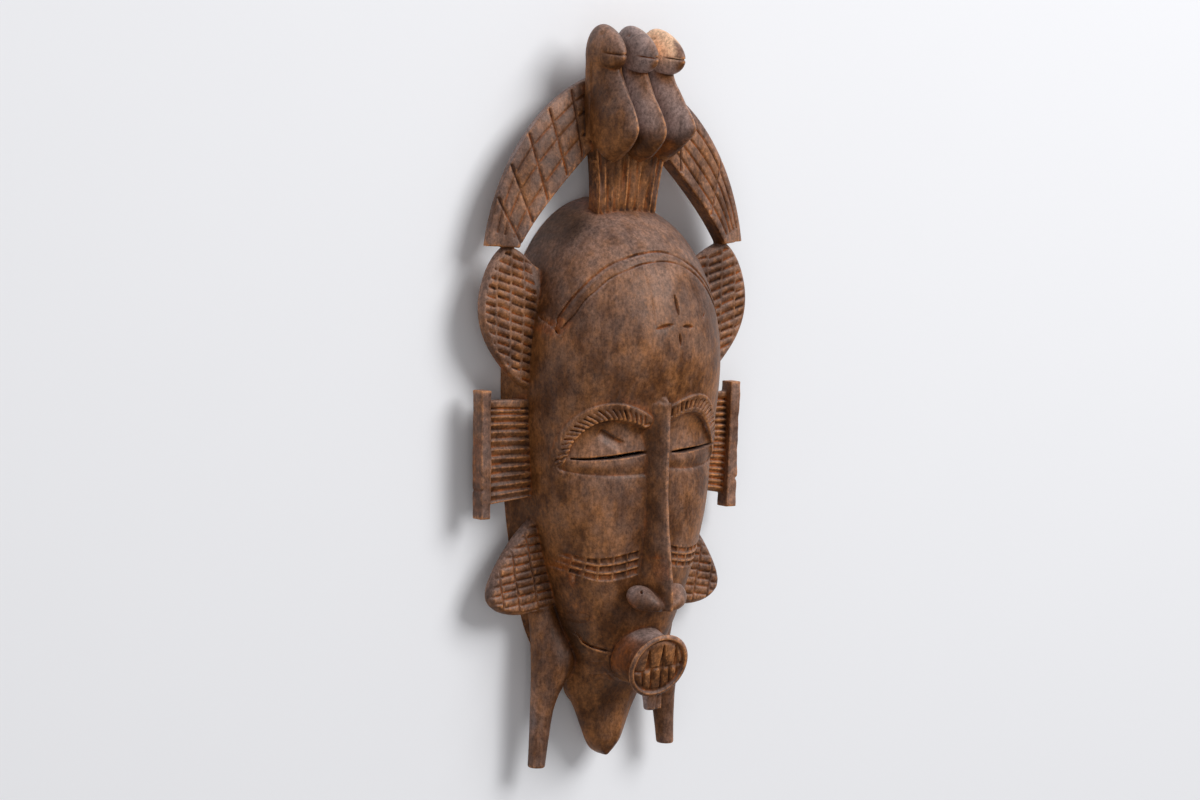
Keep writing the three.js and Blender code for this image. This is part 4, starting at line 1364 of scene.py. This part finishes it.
@dataclass(frozen=True)
class Face:
    """The head with everything that is cut into it or stands on it."""

    head: Head = Head()
    marks: FaceMarks = FaceMarks()
    nose: Nose = Nose()
    mouth: Mouth = Mouth()
    eyes: tuple[Eye, ...] = (
        Eye(
            Side.LEFT,
            Brow(
                Side.LEFT,
                ((-55.4, -37.5), (-55.6, -30.7), (-55.2, -25.2), (-53.6, -16.3), (-49.8, -8.3),
                 (-44.2, -3), (-36.6, -0.1), (-28.9, 0.2), (-20.2, -1.8), (-14.6, -4),
                 (-11.5, -5.6)),
                ((0, 4.2), (0.3, 4.8), (0.7, 5.2), (1, 3.9)), 0.75),
            ((-50.2, -28.4), (-41.6, -28.3), (-36.4, -27.7), (-30.8, -27.3), (-24.9, -26.6),
             (-18.6, -25.8), (-11.9, -24.9), (-7.8, -24.7)),
            ((7.8, 0.6), (14, 1.25), (24, 1.25), (38, 0.85), (50, 0.45)),
            ((-54, -34.6), (-45, -36.5), (-32.2, -37.4), (-18, -37.3), (-7, -36.6))),
        Eye(
            Side.RIGHT,
            Brow(
                Side.RIGHT,
                ((52, -35), (51.5, -29), (49.5, -21.5), (46, -14.5), (42.1, -8.8),
                 (37.8, -3.4), (32.3, 1), (27, 3.3), (21.3, 3.9), (15, 2.9), (9.2, 0.7),
                 (3.8, -1.2)),
                ((0, 3.8), (0.4, 4.8), (0.66, 6), (0.85, 5), (1, 4.4)), 0.25, (-2.6, 3), 22),
            ((10.6, -25.1), (17.4, -24.8), (25.6, -24.3), (35.1, -23.5), (43.7, -22.8),
             (50, -22)),
            ((10.6, 0.4), (17, 1.05), (26, 1.2), (35, 0.9), (50, 0.4)),
            ((8.6, -33.8), (22.1, -34.9), (32.4, -34.6), (41.4, -33.7), (52, -32.2)), 58),
    )
    cheeks: tuple[CheekBand, ...] = (
        CheekBand(
            ((-50, -82.6), (-47.2, -84.1), (-34, -86.8), (-9.1, -82.1)),
            ((-49, -94.6), (-43.6, -97.2), (-30.6, -101.3), (-8.6, -97.1)),
            (-49, -44.6, -39.3, -33.1, -25.5, -17.5, -9.8)),
        CheekBand(
            ((12.4, -80.3), (24, -82.4), (36.5, -82.1), (46, -80)),
            ((12.4, -93.6), (27.6, -95.5), (38, -95.5), (44, -93.5)),
            (11.6, 19, 26.8, 34, 39.6, 43.6, 46.2)),
    )

    def _raised(self, skin: Skin) -> Array:
        """All the low relief of the face."""
        return sum(part.relief(skin) for part in (self.marks, *self.eyes, *self.cheeks))

    def build(self, block: Block) -> None:
        """Adds the head, the nose and the mouth."""
        self.head.build(block, self._raised)
        self.nose.build(block, self.head)
        self.mouth.build(block)

    def open_back(self, block: Block) -> None:
        """Hollows the back and opens the eye slits into it."""
        self.head.hollow(block)
        for eye in self.eyes:
            eye.open_slit(block)


@dataclass(frozen=True)
class Ornaments:
    """The loops, panels and tabs at both sides of the head."""

    pieces: tuple[HairLoop | EarPanel | LowerTab, ...] = (
        HairLoop(Side.LEFT), HairLoop(Side.RIGHT),
        EarPanel(Side.LEFT, ((4.2, -0.8), (6.6, 0), (10.2, 1), (14.7, 2), (19.2, 3), (60, 11))),
        EarPanel(Side.RIGHT, ((3, 0), (4.8, 0.5), (62.4, 16.5))),
        LowerTab(Side.LEFT), LowerTab(Side.RIGHT, reach=0.955))

    def build(self, block: Block) -> None:
        """Adds them all."""
        for piece in self.pieces:
            piece.build(block)


@dataclass(frozen=True)
class Crest:
    """The wings, the pedestal and the three birds on the crown."""

    wings: tuple[Wing, ...] = (
        Wing(Side.LEFT),
        Wing(
            Side.RIGHT, long_lines=(0.2, 0.42, 0.62, 0.82), long_depth=1.35,
            crossings=((0.22, 0.34), (0.62, 0.74))))
    pedestal: Pedestal = Pedestal()
    birds: tuple[Bird, ...] = (
        Bird(
            -18.8,
            ((145.2, 46), (147.1, 49), (149.9, 53), (152.8, 58.5), (156.5, 63.5), (160.9, 67.7),
             (165, 69.5), (167.9, 68.8), (171.9, 67.2), (176.5, 64.4), (182.2, 60.2),
             (187.8, 55.9), (193.5, 51.6), (198, 48.5), (204, 47)),
            225.8, 55, -0.7, beak_up=207.8),
        Bird(
            0,
            ((145.2, 47), (146.5, 50), (148.5, 55.3), (151.7, 60.2), (155.4, 65.1), (159.1, 69),
             (162.7, 70.9), (166.2, 70.7), (169.7, 69.1), (173.6, 66.4), (177.6, 63.2),
             (182.1, 59), (187.8, 54.7), (193.6, 51), (198, 48), (204, 47)),
            225, 61),
        Bird(
            18.8,
            ((145.2, 45), (147.7, 47), (150.2, 51.5), (153.2, 58), (156.4, 63.1), (159.6, 69),
             (162.7, 72.9), (165.8, 74.8), (168.6, 73.6), (171.5, 71.5), (174.9, 68.4),
             (178.8, 64.2), (183.4, 60), (187.9, 55.7), (191.8, 51.5), (197, 48), (204, 47)),
            223.4, 61.8, beak_up=205.4))

    def build(self, block: Block) -> None:
        """Adds them all."""
        for piece in (*self.wings, self.pedestal, *self.birds):
            piece.build(block)


@dataclass(frozen=True)
class Feet:
    """The chin and the two legs under the jaw."""

    chin: Chin = Chin()
    legs: tuple[Leg, ...] = (
        Leg(Side.LEFT, -216.5, (37, 20, 14, 11.5)), Leg(Side.RIGHT, -208.3, (34, 20, 11.5, 11.5)))

    def build(self, block: Block) -> None:
        """Adds them all."""
        for piece in (*self.legs, self.chin):
            piece.build(block)


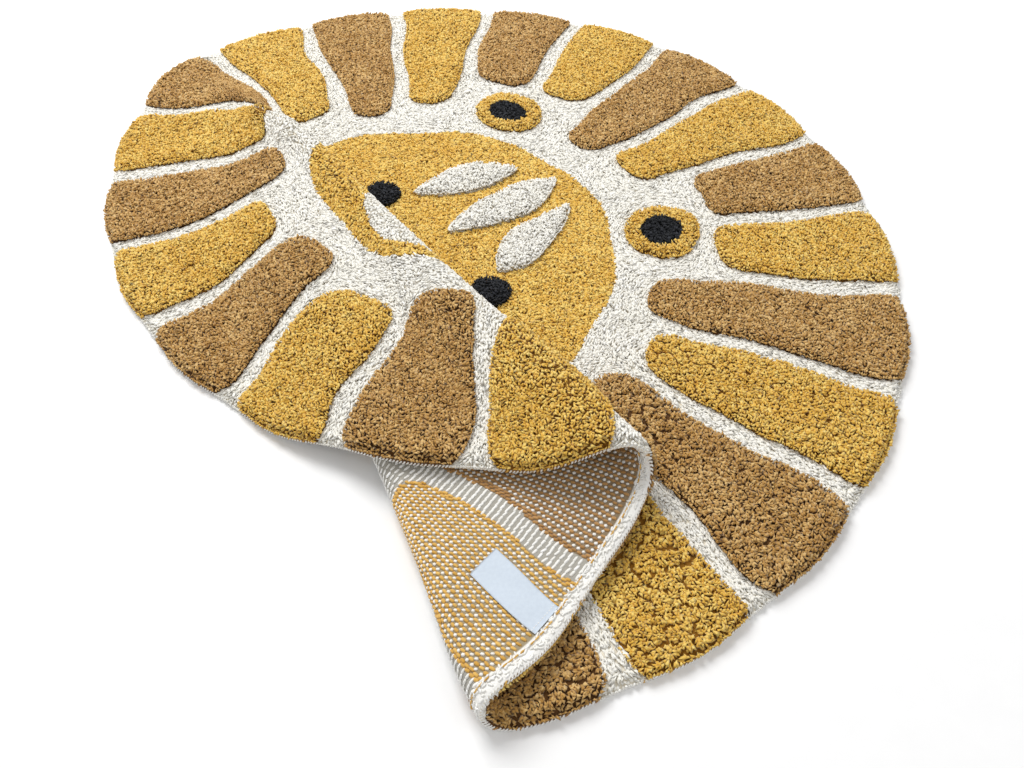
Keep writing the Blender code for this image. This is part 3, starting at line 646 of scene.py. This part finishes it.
def deepest(flat, motifs):
    return np.max([motif_depth(flat, motif) for motif in motifs], axis=0)


def motifs_of(*kinds):
    return [motif for motif in MOTIFS if motif[0] in kinds]


def raised_depth(flat):
    return np.maximum(ray_depth(flat), deepest(flat, MOTIFS))


def colour_depths(flat):
    """Depths inside the brown, mustard and charcoal shapes. What is inside none of them is cream."""
    rays = ray_depth(flat)
    even = np.floor(in_rays(flat)[0]).astype(int) % 2 == 0
    ears = deepest(flat, motifs_of("ear"))
    pale = np.maximum(deepest(flat, motifs_of("lock")), motif_depth(flat, MUZZLE))
    brown = np.where(even, rays, -0.5 * RAY_GAP)
    mustard = np.where(even, -0.5 * RAY_GAP, rays)
    mustard = np.maximum(np.maximum(mustard, ears), np.minimum(face_depth(flat), -pale))
    ear_centres = ears - (1.0 - EAR_CENTRE) * motifs_of("ear")[0][3]
    charcoal = np.maximum(deepest(flat, motifs_of("eye", "nose") + DOTS), ear_centres)
    return brown, mustard, charcoal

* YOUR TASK
Output the section opening with the line that has "Keep writing the Blender" and closing with the line that has "return np.maximum(ray_depth(flat), deepest(flat, MOTIFS))". Keep both end lines and leave out the rest.

* RESPONSE TO THE EXERCISE
Keep writing the Blender code for this image. This is part 3, starting at line 646 of scene.py. This part finishes it.
def deepest(flat, motifs):
    return np.max([motif_depth(flat, motif) for motif in motifs], axis=0)


def motifs_of(*kinds):
    return [motif for motif in MOTIFS if motif[0] in kinds]


def raised_depth(flat):
    return np.maximum(ray_depth(flat), deepest(flat, MOTIFS))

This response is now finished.